ENTRIES PROVIDED:
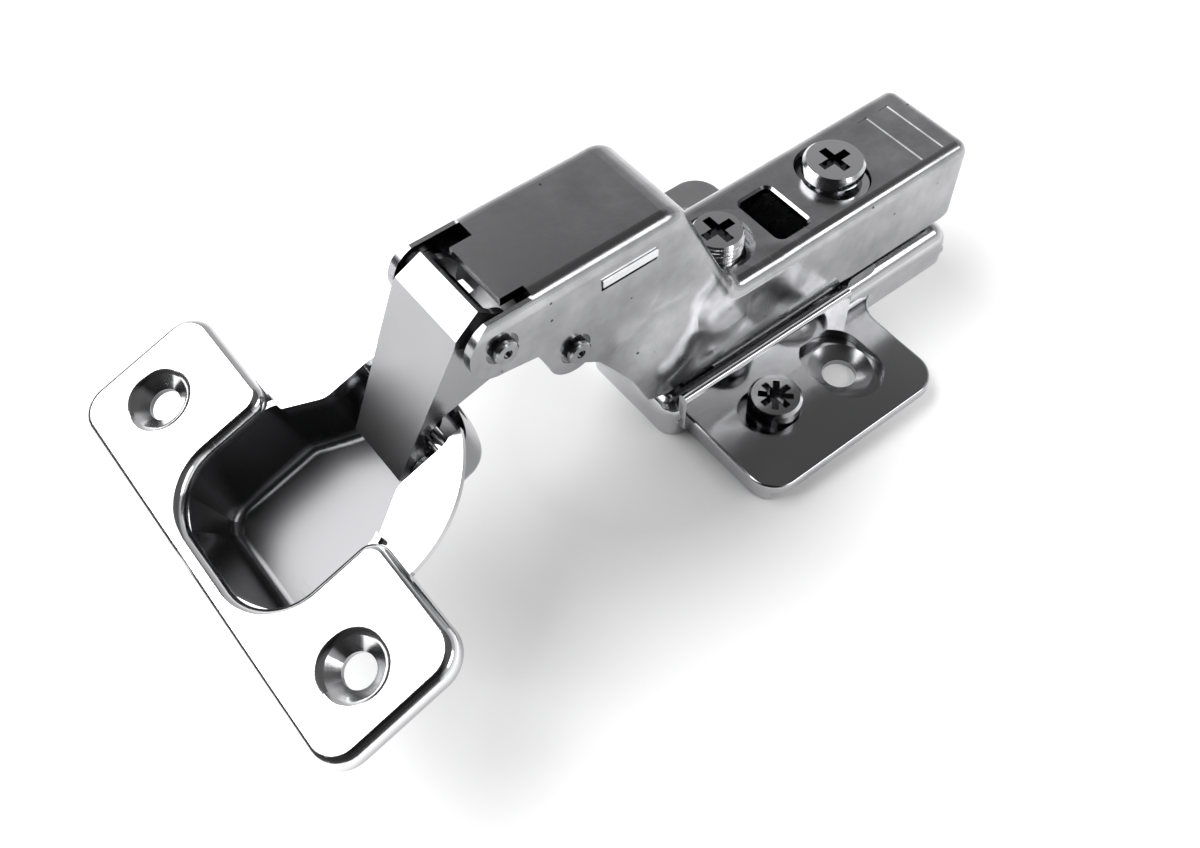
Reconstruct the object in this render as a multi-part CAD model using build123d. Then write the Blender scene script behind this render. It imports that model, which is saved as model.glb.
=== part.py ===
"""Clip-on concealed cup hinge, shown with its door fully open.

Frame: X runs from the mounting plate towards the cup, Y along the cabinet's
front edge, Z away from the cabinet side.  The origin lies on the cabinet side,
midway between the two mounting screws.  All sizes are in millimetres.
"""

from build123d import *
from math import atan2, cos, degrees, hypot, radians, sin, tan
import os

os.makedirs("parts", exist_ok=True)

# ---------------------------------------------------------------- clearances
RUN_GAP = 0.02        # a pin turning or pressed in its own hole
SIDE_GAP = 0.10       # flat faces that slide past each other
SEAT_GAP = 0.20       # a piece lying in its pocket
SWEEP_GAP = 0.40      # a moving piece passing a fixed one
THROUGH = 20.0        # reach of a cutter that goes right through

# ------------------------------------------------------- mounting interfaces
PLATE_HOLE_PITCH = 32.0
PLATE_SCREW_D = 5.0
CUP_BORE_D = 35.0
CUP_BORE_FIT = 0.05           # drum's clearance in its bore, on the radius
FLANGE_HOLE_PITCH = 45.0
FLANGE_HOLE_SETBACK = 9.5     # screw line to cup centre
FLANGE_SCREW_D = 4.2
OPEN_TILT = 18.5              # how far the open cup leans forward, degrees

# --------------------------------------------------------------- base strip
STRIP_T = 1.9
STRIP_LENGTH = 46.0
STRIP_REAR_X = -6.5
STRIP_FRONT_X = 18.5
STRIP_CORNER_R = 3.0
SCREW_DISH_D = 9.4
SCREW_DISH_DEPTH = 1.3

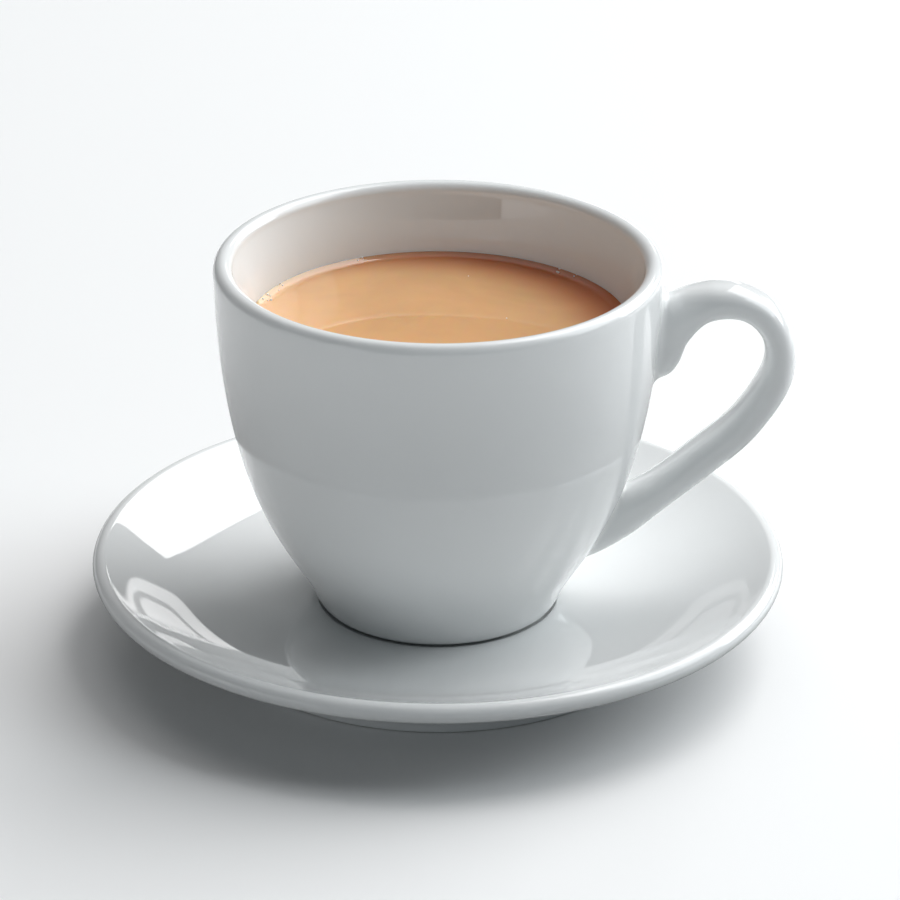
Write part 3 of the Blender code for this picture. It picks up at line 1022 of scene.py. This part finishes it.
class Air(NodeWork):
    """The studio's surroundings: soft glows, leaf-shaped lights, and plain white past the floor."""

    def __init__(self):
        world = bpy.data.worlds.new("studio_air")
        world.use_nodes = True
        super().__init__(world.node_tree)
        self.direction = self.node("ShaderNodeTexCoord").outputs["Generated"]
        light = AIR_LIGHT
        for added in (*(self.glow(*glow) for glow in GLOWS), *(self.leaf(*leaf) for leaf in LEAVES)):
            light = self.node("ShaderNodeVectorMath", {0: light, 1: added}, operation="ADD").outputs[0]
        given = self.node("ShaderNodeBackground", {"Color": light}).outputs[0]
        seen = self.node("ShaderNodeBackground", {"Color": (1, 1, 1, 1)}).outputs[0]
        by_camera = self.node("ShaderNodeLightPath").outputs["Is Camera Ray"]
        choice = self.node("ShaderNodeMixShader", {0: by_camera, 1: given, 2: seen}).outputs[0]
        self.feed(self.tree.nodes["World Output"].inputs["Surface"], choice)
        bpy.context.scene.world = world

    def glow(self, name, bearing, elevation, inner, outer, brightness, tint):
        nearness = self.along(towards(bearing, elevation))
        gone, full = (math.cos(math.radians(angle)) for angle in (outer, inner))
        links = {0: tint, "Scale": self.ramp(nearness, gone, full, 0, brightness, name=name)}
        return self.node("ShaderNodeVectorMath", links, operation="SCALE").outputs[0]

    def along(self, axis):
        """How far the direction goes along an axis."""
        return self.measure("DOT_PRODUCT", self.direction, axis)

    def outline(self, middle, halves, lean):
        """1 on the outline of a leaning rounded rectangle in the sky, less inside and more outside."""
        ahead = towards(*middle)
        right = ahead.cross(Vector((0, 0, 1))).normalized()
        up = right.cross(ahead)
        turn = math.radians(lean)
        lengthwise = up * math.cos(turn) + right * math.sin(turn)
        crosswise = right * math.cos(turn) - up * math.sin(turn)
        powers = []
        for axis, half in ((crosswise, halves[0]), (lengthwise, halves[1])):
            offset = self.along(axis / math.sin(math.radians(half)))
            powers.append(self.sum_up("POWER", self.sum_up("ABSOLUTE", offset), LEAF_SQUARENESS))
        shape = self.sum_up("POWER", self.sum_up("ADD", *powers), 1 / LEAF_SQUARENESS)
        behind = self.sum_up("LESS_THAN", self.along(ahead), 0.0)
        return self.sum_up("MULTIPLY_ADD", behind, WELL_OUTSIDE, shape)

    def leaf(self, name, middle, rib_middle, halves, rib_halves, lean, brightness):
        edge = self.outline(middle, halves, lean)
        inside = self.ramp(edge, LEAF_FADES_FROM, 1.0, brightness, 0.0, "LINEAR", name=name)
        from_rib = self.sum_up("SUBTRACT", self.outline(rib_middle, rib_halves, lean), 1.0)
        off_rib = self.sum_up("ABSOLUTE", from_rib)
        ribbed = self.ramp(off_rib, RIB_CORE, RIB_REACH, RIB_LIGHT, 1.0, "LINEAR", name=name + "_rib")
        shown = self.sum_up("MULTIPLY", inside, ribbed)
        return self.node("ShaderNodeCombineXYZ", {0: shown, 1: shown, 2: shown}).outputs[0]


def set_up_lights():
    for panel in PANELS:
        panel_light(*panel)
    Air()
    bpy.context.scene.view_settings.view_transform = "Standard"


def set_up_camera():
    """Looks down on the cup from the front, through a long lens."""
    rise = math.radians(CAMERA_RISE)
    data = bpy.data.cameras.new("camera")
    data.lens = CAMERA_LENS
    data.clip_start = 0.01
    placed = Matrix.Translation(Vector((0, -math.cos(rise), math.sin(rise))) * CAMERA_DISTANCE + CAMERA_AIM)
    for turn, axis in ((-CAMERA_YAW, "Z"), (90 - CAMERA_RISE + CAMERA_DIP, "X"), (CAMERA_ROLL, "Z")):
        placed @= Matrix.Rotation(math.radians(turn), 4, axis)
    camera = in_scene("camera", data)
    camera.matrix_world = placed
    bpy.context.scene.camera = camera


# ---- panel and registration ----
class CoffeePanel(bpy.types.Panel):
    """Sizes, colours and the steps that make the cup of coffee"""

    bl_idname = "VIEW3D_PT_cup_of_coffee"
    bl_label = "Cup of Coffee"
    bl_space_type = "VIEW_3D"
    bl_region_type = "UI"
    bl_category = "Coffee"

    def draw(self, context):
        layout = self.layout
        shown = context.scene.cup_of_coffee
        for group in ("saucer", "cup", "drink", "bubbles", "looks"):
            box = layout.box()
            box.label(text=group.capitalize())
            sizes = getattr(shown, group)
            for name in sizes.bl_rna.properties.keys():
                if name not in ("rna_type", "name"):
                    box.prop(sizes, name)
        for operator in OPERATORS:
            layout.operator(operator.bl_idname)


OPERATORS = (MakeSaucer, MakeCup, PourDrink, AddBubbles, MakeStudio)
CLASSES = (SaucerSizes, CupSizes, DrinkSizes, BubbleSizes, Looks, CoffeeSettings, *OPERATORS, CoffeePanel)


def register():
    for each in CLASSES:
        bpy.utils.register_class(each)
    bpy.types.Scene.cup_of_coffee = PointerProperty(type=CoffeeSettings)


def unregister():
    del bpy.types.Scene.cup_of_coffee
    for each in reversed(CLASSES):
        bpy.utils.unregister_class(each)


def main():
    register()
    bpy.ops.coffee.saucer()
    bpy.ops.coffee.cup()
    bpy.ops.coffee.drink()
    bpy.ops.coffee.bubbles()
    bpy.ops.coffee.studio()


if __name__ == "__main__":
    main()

DESCRIPTION OF THE TASK:
Please restate the data word for word, every record included.

RESPONSE BELOW:
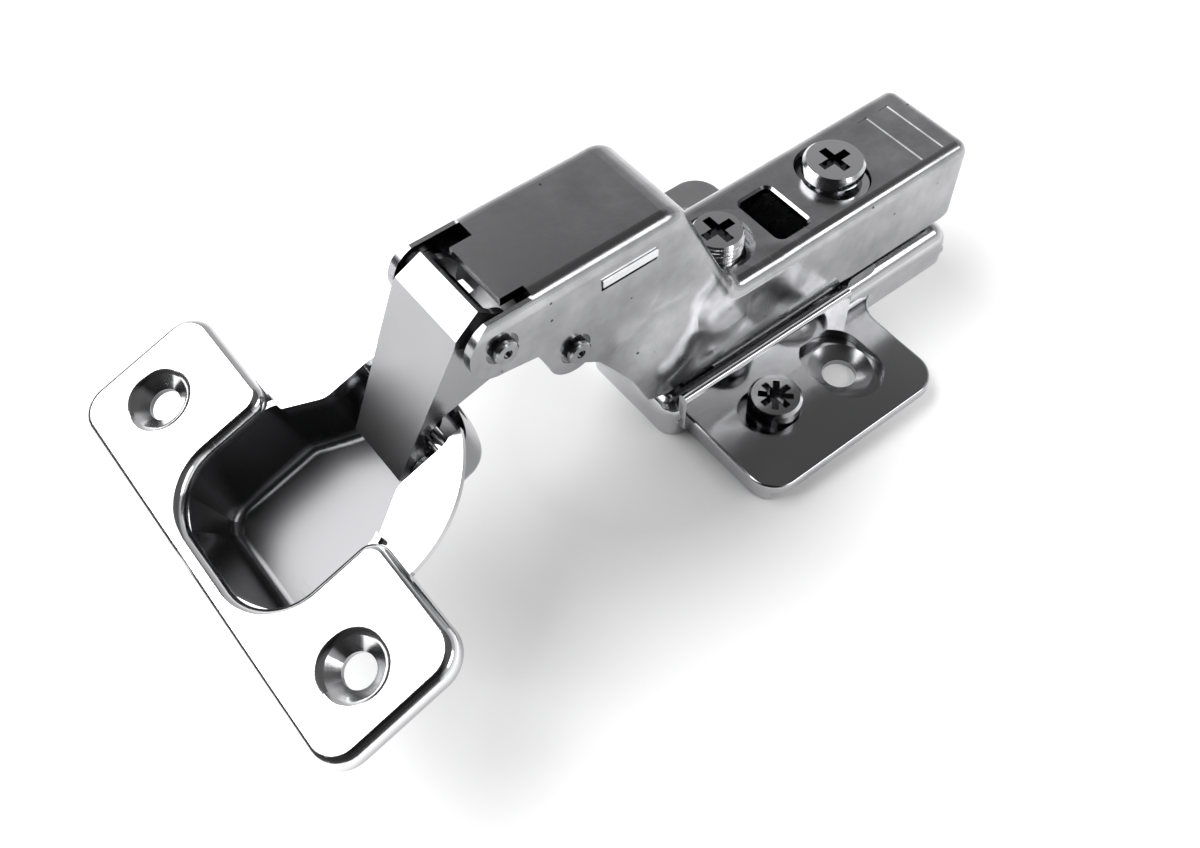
Reconstruct the object in this render as a multi-part CAD model using build123d. Then write the Blender scene script behind this render. It imports that model, which is saved as model.glb.
=== part.py ===
"""Clip-on concealed cup hinge, shown with its door fully open.

Frame: X runs from the mounting plate towards the cup, Y along the cabinet's
front edge, Z away from the cabinet side.  The origin lies on the cabinet side,
midway between the two mounting screws.  All sizes are in millimetres.
"""

from build123d import *
from math import atan2, cos, degrees, hypot, radians, sin, tan
import os

os.makedirs("parts", exist_ok=True)

# ---------------------------------------------------------------- clearances
RUN_GAP = 0.02        # a pin turning or pressed in its own hole
SIDE_GAP = 0.10       # flat faces that slide past each other
SEAT_GAP = 0.20       # a piece lying in its pocket
SWEEP_GAP = 0.40      # a moving piece passing a fixed one
THROUGH = 20.0        # reach of a cutter that goes right through

# ------------------------------------------------------- mounting interfaces
PLATE_HOLE_PITCH = 32.0
PLATE_SCREW_D = 5.0
CUP_BORE_D = 35.0
CUP_BORE_FIT = 0.05           # drum's clearance in its bore, on the radius
FLANGE_HOLE_PITCH = 45.0
FLANGE_HOLE_SETBACK = 9.5     # screw line to cup centre
FLANGE_SCREW_D = 4.2
OPEN_TILT = 18.5              # how far the open cup leans forward, degrees

# --------------------------------------------------------------- base strip
STRIP_T = 1.9
STRIP_LENGTH = 46.0
STRIP_REAR_X = -6.5
STRIP_FRONT_X = 18.5
STRIP_CORNER_R = 3.0
SCREW_DISH_D = 9.4
SCREW_DISH_DEPTH = 1.3

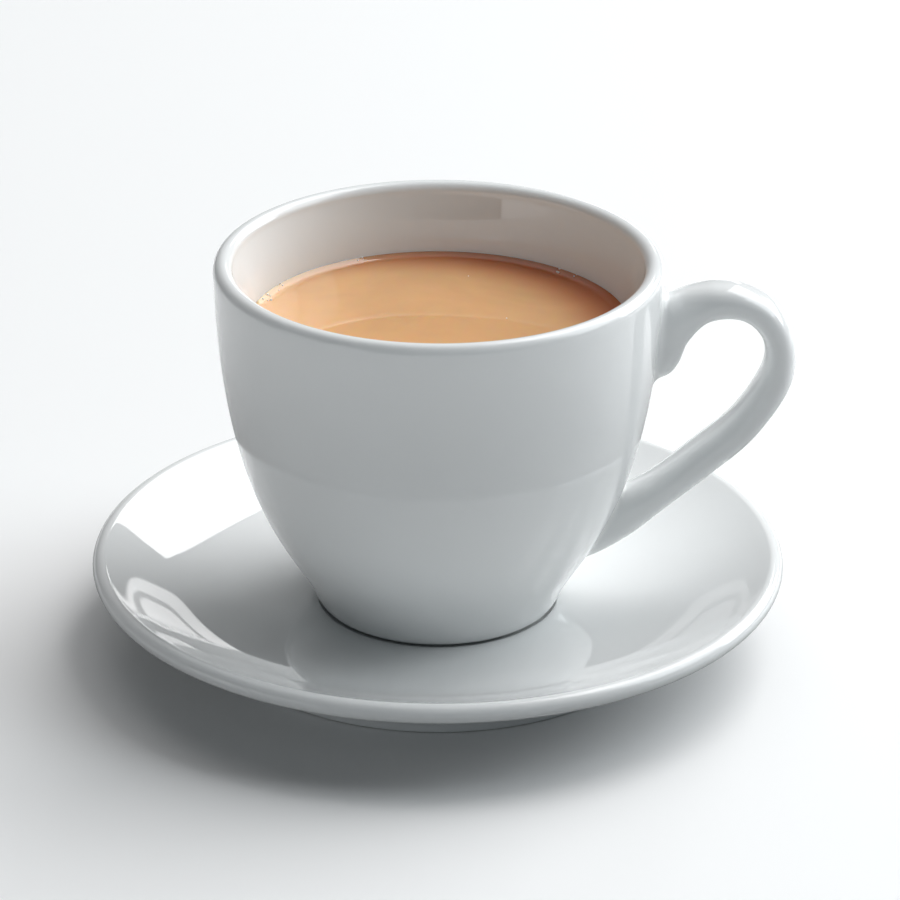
Write part 3 of the Blender code for this picture. It picks up at line 1022 of scene.py. This part finishes it.
class Air(NodeWork):
    """The studio's surroundings: soft glows, leaf-shaped lights, and plain white past the floor."""

    def __init__(self):
        world = bpy.data.worlds.new("studio_air")
        world.use_nodes = True
        super().__init__(world.node_tree)
        self.direction = self.node("ShaderNodeTexCoord").outputs["Generated"]
        light = AIR_LIGHT
        for added in (*(self.glow(*glow) for glow in GLOWS), *(self.leaf(*leaf) for leaf in LEAVES)):
            light = self.node("ShaderNodeVectorMath", {0: light, 1: added}, operation="ADD").outputs[0]
        given = self.node("ShaderNodeBackground", {"Color": light}).outputs[0]
        seen = self.node("ShaderNodeBackground", {"Color": (1, 1, 1, 1)}).outputs[0]
        by_camera = self.node("ShaderNodeLightPath").outputs["Is Camera Ray"]
        choice = self.node("ShaderNodeMixShader", {0: by_camera, 1: given, 2: seen}).outputs[0]
        self.feed(self.tree.nodes["World Output"].inputs["Surface"], choice)
        bpy.context.scene.world = world

    def glow(self, name, bearing, elevation, inner, outer, brightness, tint):
        nearness = self.along(towards(bearing, elevation))
        gone, full = (math.cos(math.radians(angle)) for angle in (outer, inner))
        links = {0: tint, "Scale": self.ramp(nearness, gone, full, 0, brightness, name=name)}
        return self.node("ShaderNodeVectorMath", links, operation="SCALE").outputs[0]

    def along(self, axis):
        """How far the direction goes along an axis."""
        return self.measure("DOT_PRODUCT", self.direction, axis)

    def outline(self, middle, halves, lean):
        """1 on the outline of a leaning rounded rectangle in the sky, less inside and more outside."""
        ahead = towards(*middle)
        right = ahead.cross(Vector((0, 0, 1))).normalized()
        up = right.cross(ahead)
        turn = math.radians(lean)
        lengthwise = up * math.cos(turn) + right * math.sin(turn)
        crosswise = right * math.cos(turn) - up * math.sin(turn)
        powers = []
        for axis, half in ((crosswise, halves[0]), (lengthwise, halves[1])):
            offset = self.along(axis / math.sin(math.radians(half)))
            powers.append(self.sum_up("POWER", self.sum_up("ABSOLUTE", offset), LEAF_SQUARENESS))
        shape = self.sum_up("POWER", self.sum_up("ADD", *powers), 1 / LEAF_SQUARENESS)
        behind = self.sum_up("LESS_THAN", self.along(ahead), 0.0)
        return self.sum_up("MULTIPLY_ADD", behind, WELL_OUTSIDE, shape)

    def leaf(self, name, middle, rib_middle, halves, rib_halves, lean, brightness):
        edge = self.outline(middle, halves, lean)
        inside = self.ramp(edge, LEAF_FADES_FROM, 1.0, brightness, 0.0, "LINEAR", name=name)
        from_rib = self.sum_up("SUBTRACT", self.outline(rib_middle, rib_halves, lean), 1.0)
        off_rib = self.sum_up("ABSOLUTE", from_rib)
        ribbed = self.ramp(off_rib, RIB_CORE, RIB_REACH, RIB_LIGHT, 1.0, "LINEAR", name=name + "_rib")
        shown = self.sum_up("MULTIPLY", inside, ribbed)
        return self.node("ShaderNodeCombineXYZ", {0: shown, 1: shown, 2: shown}).outputs[0]


def set_up_lights():
    for panel in PANELS:
        panel_light(*panel)
    Air()
    bpy.context.scene.view_settings.view_transform = "Standard"


def set_up_camera():
    """Looks down on the cup from the front, through a long lens."""
    rise = math.radians(CAMERA_RISE)
    data = bpy.data.cameras.new("camera")
    data.lens = CAMERA_LENS
    data.clip_start = 0.01
    placed = Matrix.Translation(Vector((0, -math.cos(rise), math.sin(rise))) * CAMERA_DISTANCE + CAMERA_AIM)
    for turn, axis in ((-CAMERA_YAW, "Z"), (90 - CAMERA_RISE + CAMERA_DIP, "X"), (CAMERA_ROLL, "Z")):
        placed @= Matrix.Rotation(math.radians(turn), 4, axis)
    camera = in_scene("camera", data)
    camera.matrix_world = placed
    bpy.context.scene.camera = camera


# ---- panel and registration ----
class CoffeePanel(bpy.types.Panel):
    """Sizes, colours and the steps that make the cup of coffee"""

    bl_idname = "VIEW3D_PT_cup_of_coffee"
    bl_label = "Cup of Coffee"
    bl_space_type = "VIEW_3D"
    bl_region_type = "UI"
    bl_category = "Coffee"

    def draw(self, context):
        layout = self.layout
        shown = context.scene.cup_of_coffee
        for group in ("saucer", "cup", "drink", "bubbles", "looks"):
            box = layout.box()
            box.label(text=group.capitalize())
            sizes = getattr(shown, group)
            for name in sizes.bl_rna.properties.keys():
                if name not in ("rna_type", "name"):
                    box.prop(sizes, name)
        for operator in OPERATORS:
            layout.operator(operator.bl_idname)


OPERATORS = (MakeSaucer, MakeCup, PourDrink, AddBubbles, MakeStudio)
CLASSES = (SaucerSizes, CupSizes, DrinkSizes, BubbleSizes, Looks, CoffeeSettings, *OPERATORS, CoffeePanel)


def register():
    for each in CLASSES:
        bpy.utils.register_class(each)
    bpy.types.Scene.cup_of_coffee = PointerProperty(type=CoffeeSettings)


def unregister():
    del bpy.types.Scene.cup_of_coffee
    for each in reversed(CLASSES):
        bpy.utils.unregister_class(each)


def main():
    register()
    bpy.ops.coffee.saucer()
    bpy.ops.coffee.cup()
    bpy.ops.coffee.drink()
    bpy.ops.coffee.bubbles()
    bpy.ops.coffee.studio()


if __name__ == "__main__":
    main()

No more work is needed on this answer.